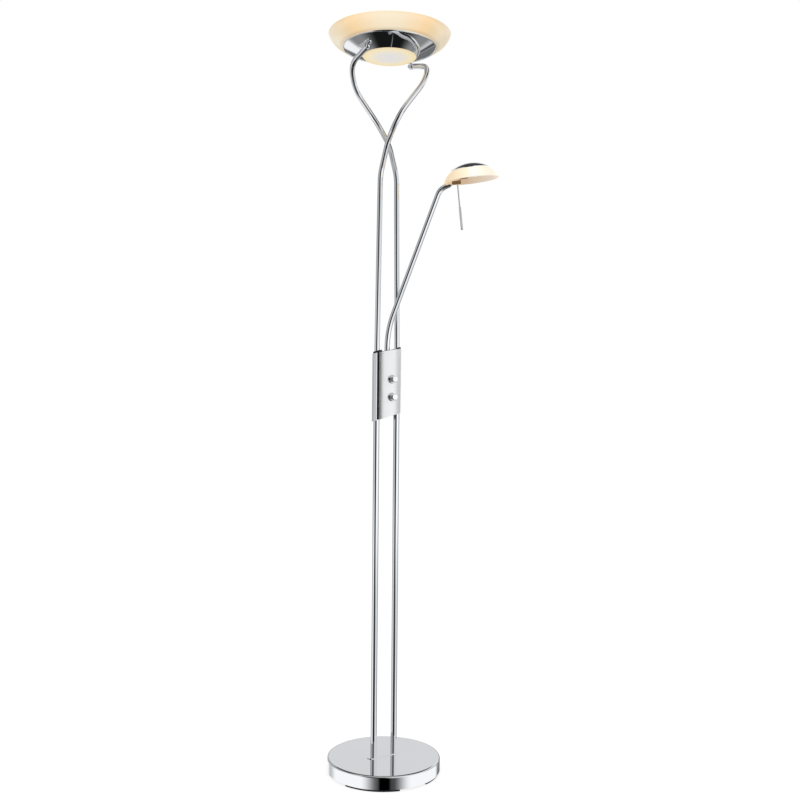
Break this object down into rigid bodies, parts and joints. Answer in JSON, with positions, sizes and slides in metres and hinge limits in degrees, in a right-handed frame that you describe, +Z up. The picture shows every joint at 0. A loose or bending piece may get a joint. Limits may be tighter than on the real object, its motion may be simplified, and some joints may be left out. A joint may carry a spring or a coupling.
{
  "type": "torchiere floor lamp with reading light",
  "caption": "Floor lamp with an upward glass bowl on two crossing chrome tubes, a swivelling reading arm with a glass shade, a dimmer box and a round weighted base.",
  "frame": {"origin": "on the floor under the centre of the round base", "axes": "+Z up; -Y is the front, where the two dimmer knobs face; the two poles stand on the X axis, and the reading arm points to +X and forward at rest"},
  "size_m": [0.376, 0.3402, 1.8],
  "materials": {
    "polished_chrome": "mirror-polished chrome plate",
    "satin_plate": "softly polished chrome plate on the curved box plates",
    "iron": "rough cast iron",
    "steel": "zinc-plated steel",
    "black_rubber": "matt rubber",
    "black_plastic": "satin black plastic",
    "dimmer_plastic": "dark grey moulded plastic",
    "ceramic": "white glazed ceramic",
    "amber_glass": "amber-tinted opal glass, lit from inside",
    "opal_glass": "frosted white glass, lit from inside",
    "quartz": "clear quartz",
    "grey_sleeve": "satin grey"
  },
  "bodies": {
    "stand": {"arm_bush": "black_plastic", "base_cover": "polished_chrome", "base_plate": "steel", "base_plate_screws": "steel", "base_weight": "iron", "box_core": "black_plastic", "box_front_shell": "satin_plate", "box_rear_shell": "polished_chrome", "box_screws": "steel", "burner_holder_left": "ceramic", "burner_holder_right": "ceramic", "burner_holder_screws": "steel", "cable_grommet": "black_rubber", "chrome_dish": "polished_chrome", "dimmer_nuts": "steel", "dish_nuts": "steel", "end_fitting_left": "polished_chrome", "end_fitting_right": "polished_chrome", "foot_pads": "black_rubber", "glass_bowl": "amber_glass", "halogen_burner": "quartz", "knob_bezels": "polished_chrome", "lamp_strap": "steel", "lens_glass": "opal_glass", "lower_dimmer": "dimmer_plastic", "lower_tube_left": "polished_chrome", "lower_tube_right": "polished_chrome", "stem_plate": "polished_chrome", "terminal_block": "dimmer_plastic", "tube_foot_nuts": "steel", "tube_foot_plugs": "steel", "tube_grub_screws": "steel", "upper_dimmer": "dimmer_plastic", "upper_tube_left": "polished_chrome", "upper_tube_right": "polished_chrome"},
    "arm": {"reading_arm_tube": "polished_chrome", "knuckle_screw": "steel"},
    "knuckle": {"head_knuckle": "polished_chrome"},
    "head": {"shade_glass": "amber_glass", "shade_cap": "polished_chrome", "shade_spacer": "steel", "shade_nut": "steel", "head_bracket": "polished_chrome", "head_pivot_pin": "steel", "capsule_socket": "ceramic", "halogen_capsule": "quartz", "handle_rod": "polished_chrome", "handle_grip": "grey_sleeve"},
    "upper_dimmer_knob": {"upper_knob": "polished_chrome", "upper_knob_shaft": "steel"},
    "lower_dimmer_knob": {"lower_knob": "polished_chrome", "lower_knob_shaft": "steel"}
  },
  "joints": [
    {"name": "arm_swivel", "type": "hinge", "parent": "stand", "child": "arm", "pos_m": [0, 0, 1], "axis": [0, 0, 1], "range_deg": [-112, 8]},
    {"name": "head_roll", "type": "hinge", "parent": "arm", "child": "knuckle", "pos_m": [0.12492, -0.0976, 1.43561], "axis": [0.7142, -0.558, 0.4226], "range_deg": [-30, 30]},
    {"name": "head_tilt", "type": "hinge", "parent": "knuckle", "child": "head", "pos_m": [0.12492, -0.0976, 1.43561], "axis": [0.5802, 0.8096, 0.0884], "range_deg": [0, 36]},
    {"name": "upper_knob_turn", "type": "hinge", "parent": "stand", "child": "upper_dimmer_knob", "pos_m": [0, -0.03, 0.9563], "axis": [0, 1, 0], "range_deg": [0, 270]},
    {"name": "lower_knob_turn", "type": "hinge", "parent": "stand", "child": "lower_dimmer_knob", "pos_m": [0, -0.03, 0.913], "axis": [0, 1, 0], "range_deg": [0, 270]}
  ]
}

·····

-- REQUIREMENTS --
Extract all lines as given.

-- THE SOLUTION --
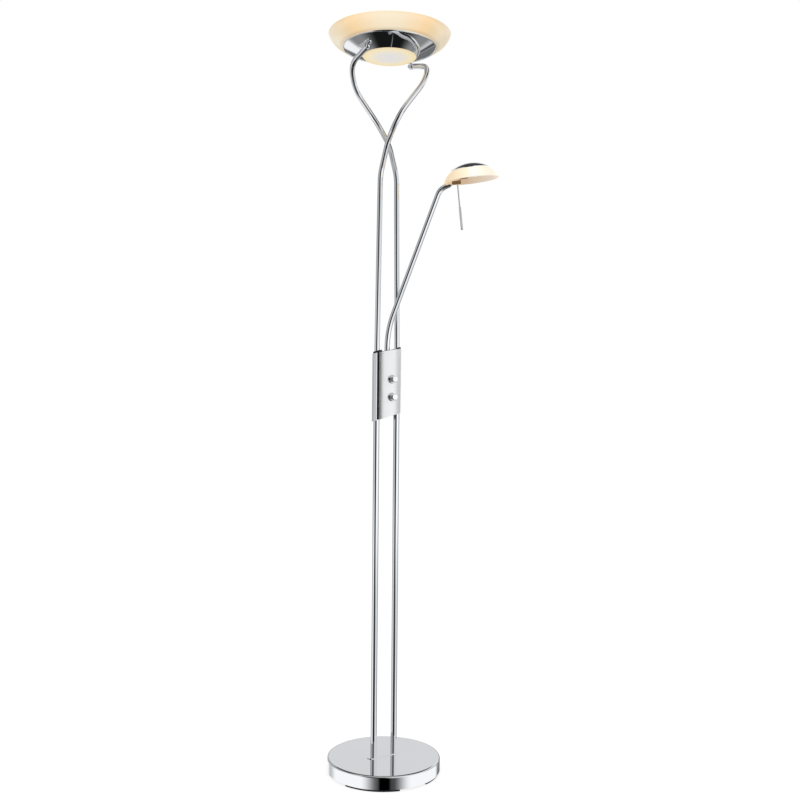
Break this object down into rigid bodies, parts and joints. Answer in JSON, with positions, sizes and slides in metres and hinge limits in degrees, in a right-handed frame that you describe, +Z up. The picture shows every joint at 0. A loose or bending piece may get a joint. Limits may be tighter than on the real object, its motion may be simplified, and some joints may be left out. A joint may carry a spring or a coupling.
{
  "type": "torchiere floor lamp with reading light",
  "caption": "Floor lamp with an upward glass bowl on two crossing chrome tubes, a swivelling reading arm with a glass shade, a dimmer box and a round weighted base.",
  "frame": {"origin": "on the floor under the centre of the round base", "axes": "+Z up; -Y is the front, where the two dimmer knobs face; the two poles stand on the X axis, and the reading arm points to +X and forward at rest"},
  "size_m": [0.376, 0.3402, 1.8],
  "materials": {
    "polished_chrome": "mirror-polished chrome plate",
    "satin_plate": "softly polished chrome plate on the curved box plates",
    "iron": "rough cast iron",
    "steel": "zinc-plated steel",
    "black_rubber": "matt rubber",
    "black_plastic": "satin black plastic",
    "dimmer_plastic": "dark grey moulded plastic",
    "ceramic": "white glazed ceramic",
    "amber_glass": "amber-tinted opal glass, lit from inside",
    "opal_glass": "frosted white glass, lit from inside",
    "quartz": "clear quartz",
    "grey_sleeve": "satin grey"
  },
  "bodies": {
    "stand": {"arm_bush": "black_plastic", "base_cover": "polished_chrome", "base_plate": "steel", "base_plate_screws": "steel", "base_weight": "iron", "box_core": "black_plastic", "box_front_shell": "satin_plate", "box_rear_shell": "polished_chrome", "box_screws": "steel", "burner_holder_left": "ceramic", "burner_holder_right": "ceramic", "burner_holder_screws": "steel", "cable_grommet": "black_rubber", "chrome_dish": "polished_chrome", "dimmer_nuts": "steel", "dish_nuts": "steel", "end_fitting_left": "polished_chrome", "end_fitting_right": "polished_chrome", "foot_pads": "black_rubber", "glass_bowl": "amber_glass", "halogen_burner": "quartz", "knob_bezels": "polished_chrome", "lamp_strap": "steel", "lens_glass": "opal_glass", "lower_dimmer": "dimmer_plastic", "lower_tube_left": "polished_chrome", "lower_tube_right": "polished_chrome", "stem_plate": "polished_chrome", "terminal_block": "dimmer_plastic", "tube_foot_nuts": "steel", "tube_foot_plugs": "steel", "tube_grub_screws": "steel", "upper_dimmer": "dimmer_plastic", "upper_tube_left": "polished_chrome", "upper_tube_right": "polished_chrome"},
    "arm": {"reading_arm_tube": "polished_chrome", "knuckle_screw": "steel"},
    "knuckle": {"head_knuckle": "polished_chrome"},
    "head": {"shade_glass": "amber_glass", "shade_cap": "polished_chrome", "shade_spacer": "steel", "shade_nut": "steel", "head_bracket": "polished_chrome", "head_pivot_pin": "steel", "capsule_socket": "ceramic", "halogen_capsule": "quartz", "handle_rod": "polished_chrome", "handle_grip": "grey_sleeve"},
    "upper_dimmer_knob": {"upper_knob": "polished_chrome", "upper_knob_shaft": "steel"},
    "lower_dimmer_knob": {"lower_knob": "polished_chrome", "lower_knob_shaft": "steel"}
  },
  "joints": [
    {"name": "arm_swivel", "type": "hinge", "parent": "stand", "child": "arm", "pos_m": [0, 0, 1], "axis": [0, 0, 1], "range_deg": [-112, 8]},
    {"name": "head_roll", "type": "hinge", "parent": "arm", "child": "knuckle", "pos_m": [0.12492, -0.0976, 1.43561], "axis": [0.7142, -0.558, 0.4226], "range_deg": [-30, 30]},
    {"name": "head_tilt", "type": "hinge", "parent": "knuckle", "child": "head", "pos_m": [0.12492, -0.0976, 1.43561], "axis": [0.5802, 0.8096, 0.0884], "range_deg": [0, 36]},
    {"name": "upper_knob_turn", "type": "hinge", "parent": "stand", "child": "upper_dimmer_knob", "pos_m": [0, -0.03, 0.9563], "axis": [0, 1, 0], "range_deg": [0, 270]},
    {"name": "lower_knob_turn", "type": "hinge", "parent": "stand", "child": "lower_dimmer_knob", "pos_m": [0, -0.03, 0.913], "axis": [0, 1, 0], "range_deg": [0, 270]}
  ]
}